Moratoire

Gaz de schiste : la loi anti-fracturation bientôt annulée ?

Moratoire

par Sophie Chapelle

Une trentaine de militants ont occupé le 21 septembre la plate-forme de forage de la compagnie états-unienne Hess Oil, à Jouarre, en Seine-et-Marne. Pendant plus de cinq heures, la foreuse a été immobilisée et recouverte d’une banderole « Stop Forages » par le collectif des « Dindons de la farce ». Un nom qui fait écho à l’embrouillamini qui se déroule en coulisse, entre pétroliers, juristes et institutions. La loi du 13 juillet 2011 interdit bien la fracturation hydraulique pour extraire les gaz de schiste. Mais tous les permis de recherche ciblant les hydrocarbures non-conventionnels n’ont pas été annulés (voir la carte). C’est le cas du permis de Château-Thierry, sur lequel s’est basé la compagnie américaine Hess Oil pour forer à Jouarre.

Dans ce cas, que se passe-t-il autour du derrick ? Officiellement, rien d’incompatible avec la nouvelle législation, se défend la société américaine qui a réalisé plusieurs forages préparatoires cette année sur le site. Hess Oil prétend qu’il ne s’agit là que d’un programme de recherche destiné à analyser les réserves de pétrole conventionnel et d’une simple mise à jour cartographique du sous-sol du bassin parisien. « Pourquoi cherche-t-elle des hydrocarbures qu’elle ne pourrait pas exploiter ? interroge le collectif. Difficile d’imaginer qu’un industriel entreprenne ces opérations coûteuses (12 millions d’euros par forage, soit plusieurs dizaines de millions d’euros par permis) sans attendre un possible retour sur investissement. »

Les collectifs « non au pétrole et gaz de schiste et de houille » craignent que l’interdiction de fracturation hydraulique ne soit bientôt levée.

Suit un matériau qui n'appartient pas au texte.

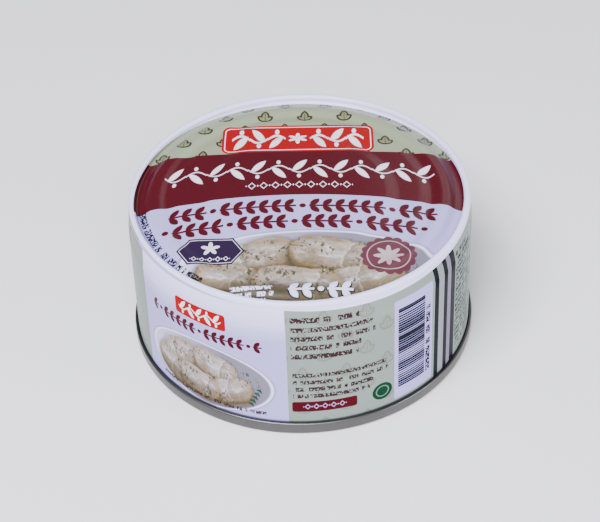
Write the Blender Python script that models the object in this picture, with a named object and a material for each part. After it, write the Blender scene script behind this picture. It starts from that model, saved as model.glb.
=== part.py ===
"""A shut two-piece round tin can: a drawn body whose own ringed lid panel sits inside a
rounded rim, and a plain steel end seamed onto it, on which the can stands.

Lengths are in metres, +Z is up, and the can stands on the plane z = 0 with its axis on Z.
"""

from math import cos, hypot, pi, radians, sin

import bmesh
import bpy

# Driving sizes of the whole can
HEIGHT = 0.0470
SEGMENTS = 96
GAP = 0.0003

# Wall of the drawn body, a little wider at the seamed end
WALL_RADIUS_LOW = 0.0498
WALL_RADIUS_HIGH = 0.0493
SHOULDER_DROP = 0.0075
SHOULDER_STEPS = 5

# Rounded rim round the top
RIM_RADIUS = 0.0487
RIM_ROUNDING = 0.0010
RIM_BASE_DROP = 0.0025
RIM_ARC_STEPS = 6

# Groove inside the rim, and the lid panel: each depth is below the top of the rim
GROOVE_RADIUS = 0.0461
GROOVE_ROUNDING = 0.0007
GROOVE_DEPTH = 0.0023
GROOVE_ARC_STEPS = 4
PANEL_RINGS = (
    # radius, depth: the panel's height runs smoothly from one to the next
    (0.0454, 0.00220),
    (0.0421, 0.00095),
    (0.0407, 0.00090),
    (0.0376, 0.00140),
    (0.0345, 0.00105),
    (0.0285, 0.00105),
    (0.0245, 0.00055),
)
PANEL_STEPS = 4

# Double seam at the bottom
SEAM_RADIUS = 0.0508
SEAM_HEIGHT = 0.0039
SEAM_TOP_ROUNDING = 0.0005
SEAM_LOW_ROUNDING = 0.0008
SEAM_ARC_STEPS = 4
FOOT_INNER_RADIUS = 0.0492
CHUCK_WALL_LOW = (0.0487, 0.0005)
CHUCK_WALL_HIGH = (0.0480, 0.0029)

# Underside of the end: each height is above the surface that the can stands on
END_RINGS = (
    (0.0472, 0.0034),
    (0.0460, 0.0026),
    (0.0415, 0.0026),
    (0.0385, 0.0031),
    (0.0355, 0.0026),
    (0.0300, 0.0026),
    (0.0275, 0.0022),
)
END_STEPS = 3

# Colours, as linear values
PRINTED_LACQUER = (0.55, 0.58, 0.52, 1.0)
PLAIN_STEEL = (0.42, 0.42, 0.44, 1.0)


def clear_scene():
    for thing in list(bpy.data.objects):
        bpy.data.objects.remove(thing, do_unlink=True)


def arc(centre_radius, centre_height, rounding, start_deg, end_deg, steps):
    """Points on a rounded edge of a turned profile, first and last included."""
    points = []
    for step in range(steps + 1):
        angle = radians(start_deg + (end_deg - start_deg) * step / steps)
        points.append((centre_radius + rounding * cos(angle), centre_height + rounding * sin(angle)))
    return points


def smooth_run(start, end, steps):
    """Points after start up to end, level at both ends like a pressed step in sheet metal."""
    points = []
    for step in range(1, steps + 1):
        part = step / steps
        rise = part * part * (3.0 - 2.0 * part)
        radius = start[0] + (end[0] - start[0]) * part
        points.append((radius, start[1] + (end[1] - start[1]) * rise))
    return points


def ringed_panel(rings, steps):
    """Points through a pressed panel's rings, from the first to the last; level runs get no points."""
    points = [rings[0]]
    for start, end in zip(rings, rings[1:]):
        level = start[1] == end[1]
        points += smooth_run(start, end, 1 if level else steps)
    return points


def body_profile():
    """The drawn body as (radius, height), from the middle of its foot up and over to the middle of the lid."""
    foot = SEAM_HEIGHT + GAP
    shoulder = (WALL_RADIUS_HIGH, HEIGHT - SHOULDER_DROP)
    rim_base = (RIM_RADIUS, HEIGHT - RIM_BASE_DROP)
    rim_middle = RIM_RADIUS - RIM_ROUNDING
    groove_middle = HEIGHT - GROOVE_DEPTH + GROOVE_ROUNDING
    points = [(0.0, foot), (WALL_RADIUS_LOW, foot), shoulder]
    points += smooth_run(shoulder, rim_base, SHOULDER_STEPS)
    points += arc(rim_middle, HEIGHT - RIM_ROUNDING, RIM_ROUNDING, 0.0, 170.0, 2 * RIM_ARC_STEPS)
    points += arc(GROOVE_RADIUS, groove_middle, GROOVE_ROUNDING, 0.0, -110.0, GROOVE_ARC_STEPS)
    heights = [(radius, HEIGHT - depth) for radius, depth in PANEL_RINGS]
    points += ringed_panel(heights, PANEL_STEPS)
    points.append((0.0, HEIGHT - PANEL_RINGS[-1][1]))
    return points


def end_profile():
    """The seamed end as (radius, height), from the middle of its underside out and over to its top face."""
    low_middle = SEAM_RADIUS - SEAM_LOW_ROUNDING
    top_middle = SEAM_RADIUS - SEAM_TOP_ROUNDING
    points = [(0.0, END_RINGS[-1][1])]
    points += list(reversed(ringed_panel(END_RINGS, END_STEPS)))
    points += [CHUCK_WALL_HIGH, CHUCK_WALL_LOW, (FOOT_INNER_RADIUS, 0.0)]
    points += arc(low_middle, SEAM_LOW_ROUNDING, SEAM_LOW_ROUNDING, -90.0, 0.0, SEAM_ARC_STEPS)
    points += arc(top_middle, SEAM_HEIGHT - SEAM_TOP_ROUNDING, SEAM_TOP_ROUNDING, 0.0, 90.0, SEAM_ARC_STEPS)
    points.append((0.0, SEAM_HEIGHT))
    return points


def turned_solid(name, profile, material):
    """A closed solid made by turning a profile once round the Z axis."""
    mesh = bpy.data.meshes.new(name)
    build = bmesh.new()
    vertices = [build.verts.new((radius, 0.0, height)) for radius, height in profile]
    edges = [build.edges.new(pair) for pair in zip(vertices, vertices[1:])]
    bmesh.ops.spin(
        build,
        geom=vertices + edges,
        cent=(0.0, 0.0, 0.0),
        axis=(0.0, 0.0, 1.0),
        angle=2.0 * pi,
        steps=SEGMENTS,
        use_merge=True,
    )
    on_axis = [v for v in build.verts if hypot(v.co.x, v.co.y) < GAP / 10.0]
    bmesh.ops.remove_doubles(build, verts=on_axis, dist=GAP / 10.0)
    bmesh.ops.recalc_face_normals(build, faces=build.faces)
    build.to_mesh(mesh)
    build.free()
    mesh.shade_smooth()
    mesh.set_sharp_from_angle(angle=radians(40.0))
    mesh.materials.append(material)
    solid = bpy.data.objects.new(name, mesh)
    bpy.context.scene.collection.objects.link(solid)
    return solid


def principled(name, colour, roughness, metallic):
    material = bpy.data.materials.new(name)
    material.use_nodes = True
    shader = material.node_tree.nodes["Principled BSDF"]
    shader.inputs["Base Color"].default_value = colour
    shader.inputs["Roughness"].default_value = roughness
    shader.inputs["Metallic"].default_value = metallic
    material.diffuse_color = colour
    return material


def main():
    clear_scene()
    lacquer = principled("printed lacquer", PRINTED_LACQUER, 0.25, 0.0)
    steel = principled("plain steel", PLAIN_STEEL, 0.35, 1.0)
    turned_solid("can_body", body_profile(), lacquer)
    turned_solid("seamed_end", end_profile(), steel)


main()
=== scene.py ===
"""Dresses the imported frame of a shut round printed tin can.

The drawn body is a thin lacquered sheet in two pieces, the lid and the wall, and a plain steel
end is seamed on below. The print is drawn by shader nodes in millimetres on the flat sheet.
"""

from math import atan2, cos, hypot, pi, radians, sin

import bpy
from bpy.props import FloatProperty, FloatVectorProperty, IntProperty, PointerProperty
from mathutils import Matrix, Vector


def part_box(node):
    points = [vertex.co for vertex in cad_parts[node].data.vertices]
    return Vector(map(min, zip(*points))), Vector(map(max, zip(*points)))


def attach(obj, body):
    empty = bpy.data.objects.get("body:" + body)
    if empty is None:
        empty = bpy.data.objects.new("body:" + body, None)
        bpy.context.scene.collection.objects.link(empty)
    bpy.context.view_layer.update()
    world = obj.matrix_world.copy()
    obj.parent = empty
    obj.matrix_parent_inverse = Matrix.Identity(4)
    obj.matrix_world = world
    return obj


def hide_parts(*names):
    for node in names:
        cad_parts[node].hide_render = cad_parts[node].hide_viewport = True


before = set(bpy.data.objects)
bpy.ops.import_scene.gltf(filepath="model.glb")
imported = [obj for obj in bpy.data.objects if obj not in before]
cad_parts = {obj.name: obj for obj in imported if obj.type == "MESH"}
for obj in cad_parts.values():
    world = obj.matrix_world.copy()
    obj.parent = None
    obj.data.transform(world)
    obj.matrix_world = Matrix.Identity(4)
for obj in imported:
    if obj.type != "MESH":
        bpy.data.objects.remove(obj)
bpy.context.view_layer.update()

bl_info = {
    "name": "Printed Tin Can",
    "version": (1, 0, 0),
    "blender": (4, 5, 0),
    "location": "View3D > Sidebar > Tin Can",
    "description": "Builds a shut round printed tin can and its studio",
    "category": "Object",
}

MM = 0.001
CAN_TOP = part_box("can_body")[1][2]
SEAM_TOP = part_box("seamed_end")[1][2]

# Drawn body: the same profile as the frame's, in metres, with finer steps
RIM_RADIUS = 0.0487
RIM_ROUNDING = 0.0010
RIM_SPLIT_DROP = 0.00175
RIM_BASE_DROP = 0.0025
WALL_RADIUS_HIGH = 0.0493
WALL_RADIUS_LOW = 0.0498
SHOULDER_DROP = 0.0075
GROOVE_RADIUS = 0.0461
GROOVE_ROUNDING = 0.0007
GROOVE_DEPTH = 0.0023
PANEL_RINGS = (
    # radius, depth below the top of the rim
    (0.0454, 0.00220),
    (0.0421, 0.00095),
    (0.0407, 0.00090),
    (0.0376, 0.00140),
    (0.0345, 0.00105),
    (0.0285, 0.00105),
    (0.0245, 0.00055),
)
PANEL_MIDDLE_RADII = (0.018, 0.012, 0.006, 0.0015)
RIM_ARC_END = 170.0
RIM_ARC_STEPS = 20
GROOVE_ARC_END = -110.0
GROOVE_ARC_STEPS = 9
PANEL_STEPS = 7
SHOULDER_STEPS = 9
WALL_STEPS = 12

# Seamed end, in metres
SEAM_RADIUS = 0.0508
SEAM_TOP_ROUNDING = 0.0005
SEAM_LOW_ROUNDING = 0.0008
CREVICE_OUTER = (0.0500, 0.0033)
CREVICE_INNER_RADIUS = 0.0494
WALL_FOOT = 0.0034
FOOT_INNER_RADIUS = 0.0492
CHUCK_WALL = ((0.0487, 0.0005), (0.0480, 0.0029))
END_RINGS = (
    # radius, height above the surface that the can stands on
    (0.0472, 0.0034),
    (0.0460, 0.0026),
    (0.0415, 0.0026),
    (0.0385, 0.0031),
    (0.0355, 0.0026),
    (0.0300, 0.0026),
    (0.0275, 0.0022),
)
END_STEPS = 6
SEAM_ARC_END = 150.0
SEAM_ARC_STEPS = 8

# The print, in millimetres on the flat sheet
WALL_PRINT_RADIUS = 49.5
FACING = pi * WALL_PRINT_RADIUS
INK_EDGE = 0.16
LID_PRINT_TURN = radians(1.6)
SPLIT_HEIGHT = (CAN_TOP - RIM_SPLIT_DROP) / MM
LID_BLANK_RADIUS = 52.07
BAR_STEP = 0.84
COARSE_BAR_STEP = 2.52
# The dish: half width and half height of its plate, and its rolls
PLATE_HALF = (37.0, 16.0)
ROLLS = (
    # x, y, lean in degrees, half length, half width: the back row and then the front row
    (-15.0, 4.4, 20.0, 12.4, 6.9),
    (6.5, 5.0, -14.0, 12.6, 7.0),
    (-21.0, -4.4, -24.0, 10.8, 6.5),
    (15.0, -4.8, 16.0, 11.6, 6.6),
    (-3.5, -6.2, -8.0, 12.6, 7.0),
)
FIELD_REACH = 80.0
WALL_FIELDS = (
    # where a field of colour begins along the wall's arc, its paint
    (-80.0, "mist"),
    (-54.5, "white"),
    (-5.2, "mist"),
    (40.6, "ink"),
    (42.4, "sand"),
    (44.7, "ink"),
    (46.5, "plate"),
    (48.7, "ink"),
    (50.7, "mist"),
)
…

La compagnie texane Schuepbach, dont deux permis d’exploration ont été annulés, a en effet déposé un recours qui sera examiné par le Conseil constitutionnel ce 24 septembre. La compagnie demande l’annulation des articles 1 et 3 de la loi interdisant la fracturation hydraulique [1]. Motifs : la loi serait à la fois discriminatoire car elle autorise la fracturation pour la géothermie, et inintelligible car elle ne définirait pas précisément la notion de « fracturation hydraulique ».

Si le Conseil constitutionnel retoquait la loi, une période de non-droit s’ouvrirait pendant laquelle les titulaires de permis encore valides pourraient forer. Les collectifs sont inquiets car les dix recours juridiques « demandant le maintien de la loi ont tous été rejetés par le secrétaire général du Conseil constitutionnel, sans avoir été transmis pour être examinés sur le fond ». La décision devrait être rendue début octobre.

Notes

[1- Article 1er : Interdiction de l’exploration et de l’exploitation des huiles et gaz de schiste par des forages utilisant la technique dite de la fracturation hydraulique de la roche en application du principe de précaution inscrit à l’article 5 de la Charte de l’environnement.
 Article 3 : Modifications du code de l’environnement visant à encadrer l’octroi de la concession de mines et la délivrance de certains permis exclusifs de recherches, en imposant notamment l’organisation préalable d’une enquête publique.